# What you should do
Copy verbatim the material from its first line to the line that holds "return frame + hub", including that line.

---- Input material

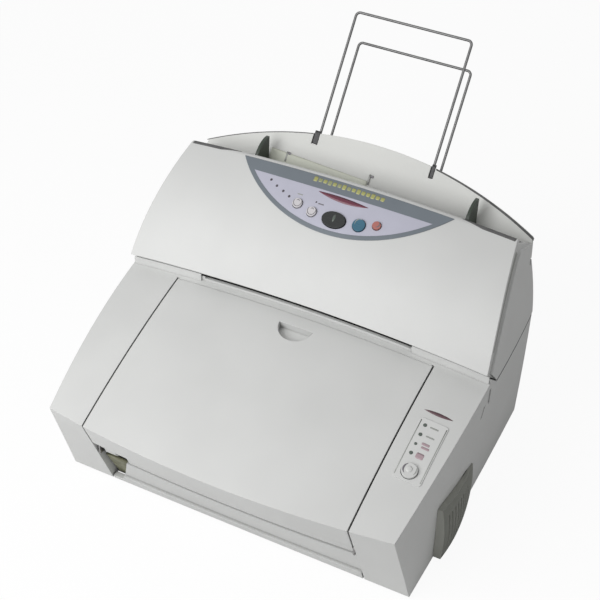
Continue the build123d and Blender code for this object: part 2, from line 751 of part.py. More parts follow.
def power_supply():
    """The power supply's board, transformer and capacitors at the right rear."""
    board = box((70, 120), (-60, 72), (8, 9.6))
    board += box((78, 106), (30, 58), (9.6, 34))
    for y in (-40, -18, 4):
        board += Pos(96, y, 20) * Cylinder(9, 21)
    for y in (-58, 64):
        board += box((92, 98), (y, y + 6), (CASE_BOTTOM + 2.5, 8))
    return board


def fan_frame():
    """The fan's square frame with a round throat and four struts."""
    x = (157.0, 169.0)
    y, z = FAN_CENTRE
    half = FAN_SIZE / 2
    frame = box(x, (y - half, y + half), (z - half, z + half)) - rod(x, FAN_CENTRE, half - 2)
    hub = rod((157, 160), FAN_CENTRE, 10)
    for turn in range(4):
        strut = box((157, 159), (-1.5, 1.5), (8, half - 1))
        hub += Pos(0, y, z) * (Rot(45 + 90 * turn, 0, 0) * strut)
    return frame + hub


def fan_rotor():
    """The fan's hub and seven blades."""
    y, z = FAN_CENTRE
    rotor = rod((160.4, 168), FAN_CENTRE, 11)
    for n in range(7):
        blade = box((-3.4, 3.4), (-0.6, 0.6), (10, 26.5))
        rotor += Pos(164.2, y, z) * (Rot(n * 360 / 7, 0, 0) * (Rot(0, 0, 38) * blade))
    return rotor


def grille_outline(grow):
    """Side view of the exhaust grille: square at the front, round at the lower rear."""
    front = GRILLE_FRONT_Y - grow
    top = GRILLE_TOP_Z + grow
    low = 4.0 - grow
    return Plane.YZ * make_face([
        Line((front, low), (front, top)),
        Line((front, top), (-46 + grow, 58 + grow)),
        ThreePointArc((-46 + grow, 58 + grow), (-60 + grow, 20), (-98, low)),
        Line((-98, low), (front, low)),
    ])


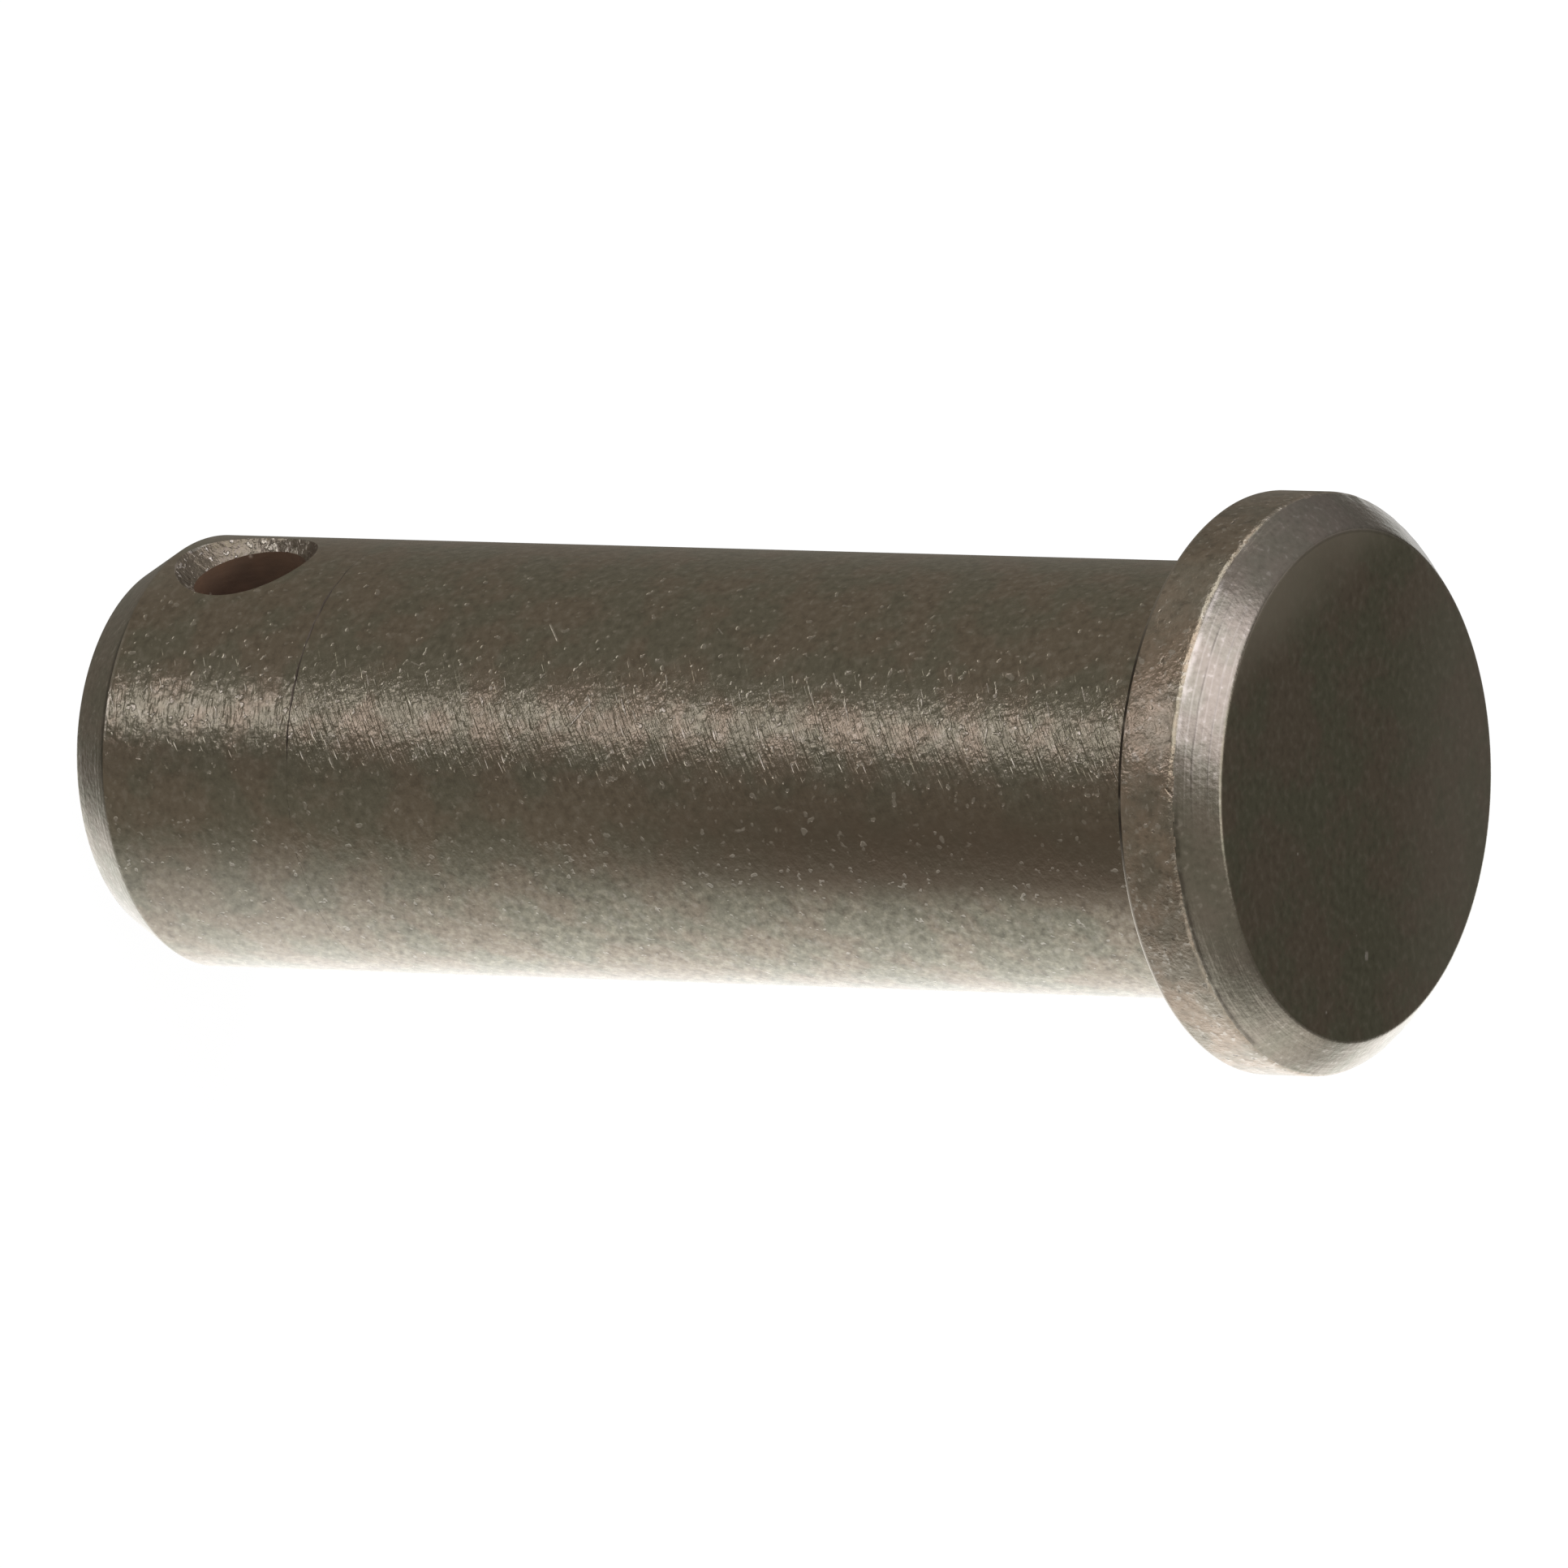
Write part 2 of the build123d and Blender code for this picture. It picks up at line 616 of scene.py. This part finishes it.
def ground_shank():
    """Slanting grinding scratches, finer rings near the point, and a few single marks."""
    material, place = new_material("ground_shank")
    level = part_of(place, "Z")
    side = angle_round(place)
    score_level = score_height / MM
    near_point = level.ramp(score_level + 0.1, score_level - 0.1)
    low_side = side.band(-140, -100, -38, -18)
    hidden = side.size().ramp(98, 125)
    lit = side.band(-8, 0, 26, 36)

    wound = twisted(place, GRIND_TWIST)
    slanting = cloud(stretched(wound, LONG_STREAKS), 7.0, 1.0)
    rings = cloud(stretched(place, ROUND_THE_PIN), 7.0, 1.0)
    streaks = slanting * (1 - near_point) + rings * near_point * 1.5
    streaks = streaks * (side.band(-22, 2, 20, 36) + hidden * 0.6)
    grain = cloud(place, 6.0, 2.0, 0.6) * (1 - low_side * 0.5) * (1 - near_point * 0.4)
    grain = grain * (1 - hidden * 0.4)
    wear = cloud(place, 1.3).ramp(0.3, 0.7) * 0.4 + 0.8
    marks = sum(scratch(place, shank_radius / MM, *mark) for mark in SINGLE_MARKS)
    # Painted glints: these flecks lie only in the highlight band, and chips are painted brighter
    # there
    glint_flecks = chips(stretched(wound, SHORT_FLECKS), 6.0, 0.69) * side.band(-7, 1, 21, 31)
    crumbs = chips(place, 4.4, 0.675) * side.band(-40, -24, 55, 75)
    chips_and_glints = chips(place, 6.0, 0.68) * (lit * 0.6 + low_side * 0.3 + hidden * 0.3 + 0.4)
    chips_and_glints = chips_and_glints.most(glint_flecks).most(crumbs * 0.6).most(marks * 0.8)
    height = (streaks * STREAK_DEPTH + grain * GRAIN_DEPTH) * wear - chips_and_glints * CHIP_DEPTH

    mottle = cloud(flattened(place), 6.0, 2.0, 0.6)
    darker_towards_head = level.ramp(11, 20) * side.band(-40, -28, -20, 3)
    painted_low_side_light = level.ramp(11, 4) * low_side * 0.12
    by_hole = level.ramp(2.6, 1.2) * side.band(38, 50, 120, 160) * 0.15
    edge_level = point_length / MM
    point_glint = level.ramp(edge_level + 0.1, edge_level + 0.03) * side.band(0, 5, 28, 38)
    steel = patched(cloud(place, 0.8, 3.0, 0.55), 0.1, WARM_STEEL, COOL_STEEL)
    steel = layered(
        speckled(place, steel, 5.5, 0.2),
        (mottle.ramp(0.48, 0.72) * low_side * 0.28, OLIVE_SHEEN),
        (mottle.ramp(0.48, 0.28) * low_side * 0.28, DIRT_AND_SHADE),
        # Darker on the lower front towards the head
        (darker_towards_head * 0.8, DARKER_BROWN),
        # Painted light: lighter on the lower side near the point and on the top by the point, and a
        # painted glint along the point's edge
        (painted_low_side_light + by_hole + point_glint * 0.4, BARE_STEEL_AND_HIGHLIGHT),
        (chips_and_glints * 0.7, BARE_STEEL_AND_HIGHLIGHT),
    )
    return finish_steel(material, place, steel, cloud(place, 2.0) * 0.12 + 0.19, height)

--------

# Result of the exercise
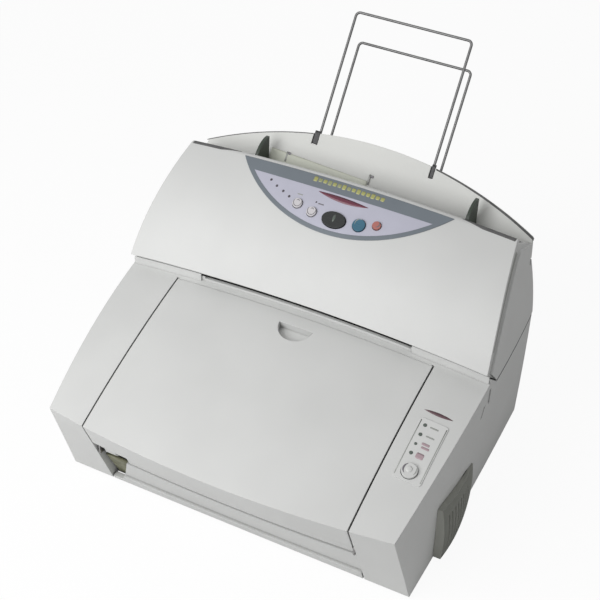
Continue the build123d and Blender code for this object: part 2, from line 751 of part.py. More parts follow.
def power_supply():
    """The power supply's board, transformer and capacitors at the right rear."""
    board = box((70, 120), (-60, 72), (8, 9.6))
    board += box((78, 106), (30, 58), (9.6, 34))
    for y in (-40, -18, 4):
        board += Pos(96, y, 20) * Cylinder(9, 21)
    for y in (-58, 64):
        board += box((92, 98), (y, y + 6), (CASE_BOTTOM + 2.5, 8))
    return board


def fan_frame():
    """The fan's square frame with a round throat and four struts."""
    x = (157.0, 169.0)
    y, z = FAN_CENTRE
    half = FAN_SIZE / 2
    frame = box(x, (y - half, y + half), (z - half, z + half)) - rod(x, FAN_CENTRE, half - 2)
    hub = rod((157, 160), FAN_CENTRE, 10)
    for turn in range(4):
        strut = box((157, 159), (-1.5, 1.5), (8, half - 1))
        hub += Pos(0, y, z) * (Rot(45 + 90 * turn, 0, 0) * strut)
    return frame + hub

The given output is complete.